One of the specs was 16-bit data out. This would be post-differentiation. What it'll do is the decimator will probably be 24-bit but only the upper 16 bits gets presented as user data. So, it's also a Sinc3 design.
It would be easier to sum readings over time, rather than maintain all these variables.
For some applications, it would be ok to burst capture sinc3, and then process later.
eg in a SMPS you know the shape of the current, so do not need to follow the whole waveform, you just need to read it on the same aperture every SMPS cycle, and compare or react.
http://www.ti.com/lit/ds/symlink/ads1260.pdf
It says Sinc3 is settling ~ 3x measument time.
Calibrate is ~ 17x measurement time, so is taking some time to do.
It can be done but the filter performance changes accordingly. That's what I did to solve for discontinuous single point sampling. Aside from cut-off, there was a loss of resolution in splitting the Sinc2 256-clock sample into 4 chunks of 64 clocks - produced only 12-bit samples instead of 16-bit samples.
To make that loss back up would've needed another layered Sinc2 on top. In your case, Sinc3.
It seems like it's probably best to just maintain the Sinc3 accumulators and make acc3 readable at all times. Forget about time base, too, since there are no flops left for that. The cog code must read it on schedule.
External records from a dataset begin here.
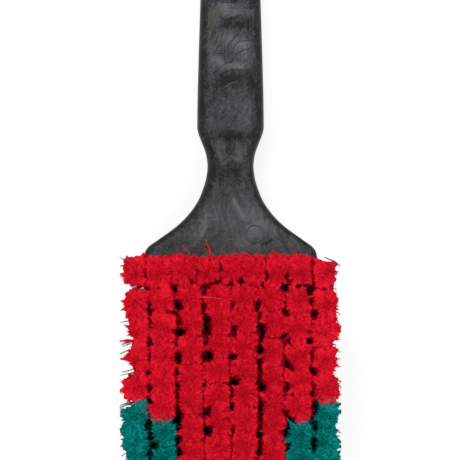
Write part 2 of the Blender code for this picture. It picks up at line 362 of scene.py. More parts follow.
def half_section(place):
    """The right half of the moulding's section, from its top centre down to its back's centre."""
    half = half_width(place)
    handle = handle_share(place)
    top = through(top_knots, place) - rounding(place + head_end, HEAD_TOP_EDGE)
    low = through(lift_knots, place) + rounding(place + head_end, HEAD_BACK_EDGE)
    top -= rounding(HANDLE_END - place, END_EDGE)
    low += rounding(HANDLE_END - place, END_EDGE)
    draft = draft_of(half)
    room = (top - low) / 2 - draft
    flat = flat_half(place)
    across = half - draft - flat
    down = min(HEAD_TOP_EDGE + (GRIP_EDGE_DOWN - HEAD_TOP_EDGE) * handle, room)
    back = HEAD_BACK_EDGE + (GRIP_EDGE_DOWN - HEAD_BACK_EDGE) * handle
    back_across = min(back, MOST_EDGE_SHARE * half)
    back_up = min(back, room)
    crown = GRIP_CROWN * handle
    flat_steps = [i / FLAT_STEPS for i in range(FLAT_STEPS + 1)]
    points = [(flat * share, top - crown * share**2) for share in flat_steps]
    for step in range(1, ARC_STEPS + 1):
        turn = math.pi / 2 * step / ARC_STEPS
        fall = crown + (down - crown) * (1 - math.cos(turn))
        points.append((flat + across * math.sin(turn), top - fall))
    for step in range(1, SIDE_STEPS):
        share = step / SIDE_STEPS
        slack = draft * abs(2 * share - 1)
        points.append((half - slack, top - down + (low + back_up - top + down) * share))
    for step in range(ARC_STEPS + 1):
        turn = math.pi / 2 * step / ARC_STEPS
        inset = draft + back_across * (1 - math.cos(turn))
        points.append((half - inset, low + back_up * (1 - math.sin(turn))))
    inner = half - draft - back_across
    points += [(inner * (1 - i / BACK_STEPS), low) for i in range(1, BACK_STEPS + 1)]
    return points


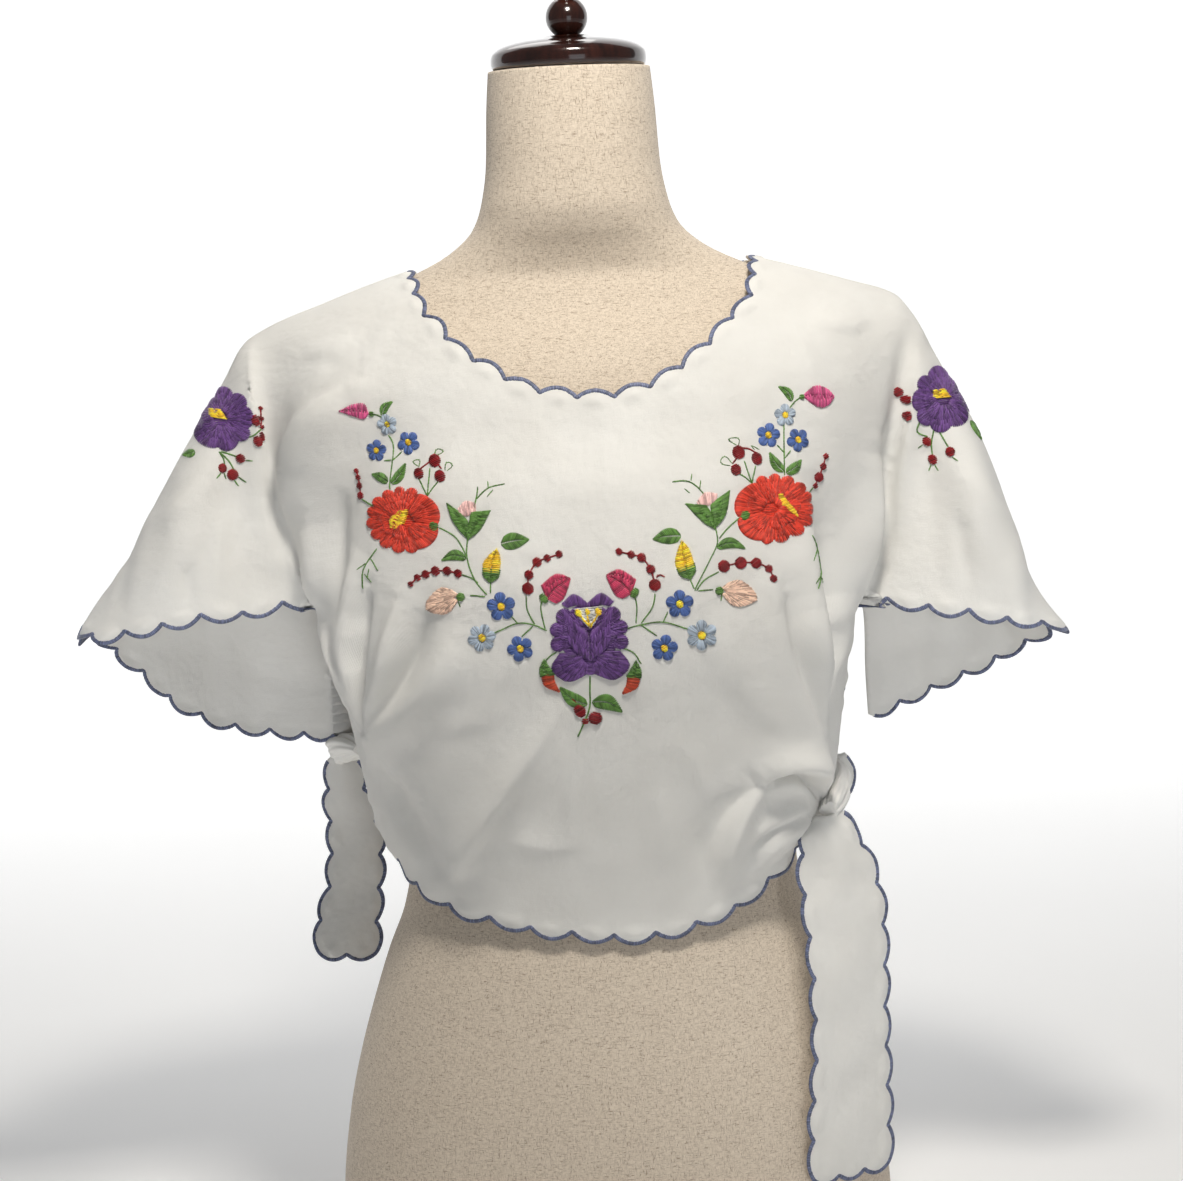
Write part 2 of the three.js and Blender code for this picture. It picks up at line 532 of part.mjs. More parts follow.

Wait... it can work like this for synchronous conversions: OUT will gate acc3 reporting. When OUT is low, acc3 is continually reported for RDPIN reading. While OUT is high, the reporting stops, allowing grouped pins to be read from the same point in time.
Think of a first order setup of an integrator followed by a comb. If you wanted to do a moving average, you would read the integrator, wait for how many samples you wanted to sum, then read the integrator again. Finally, calculate the difference of those two values you read.
The logic required to do any real amount of filtering and output samples at sysclock rate is too much. It might be reasonable to decimate down to 10MS or so.
One idea for these filters, to help reduce Logic creepage effects, is they do not need to be attached to all smart pin cells ?
No pin should be more equal than any other pin.
That describe a layering arrangement maybe?
I almost complained about that on a number of occasions today but checked myself each time when I realised that Sinc3 allows less clocks per sample for same resolution. So, settling time to equivalent dB probably doesn't change from Sinc1 up.
You can see that for 8..32 samples, there are enough registers in a smart pin to do it ALL.
I would like an 8-bit sample EVERY clock, though. I think maybe that can be done by windowing (hardwired Tukey) a continuous span of ~16 samples, and instead of adding 0/1 into acc1, we'd add 0..7 on each clock. I will try this out with real ADC streams to see what kind of response we can get. This would be cool for scope-like applications and I imagine it would do wonders for the Goertzel circuit.
I've done some experiments and I see now that unless you do multiple iterations of Sinc3, you do not get the magical effect you're looking for. The only way you could get a unique sample every clock would be to pipeline the Sinc3, so that you are always working on maybe 8 stages of accumulation and differentiation. That is totally not practical in a smart pin, so we are only going to be getting ADC samples over numbers of clocks. It still seems amazing, anyway.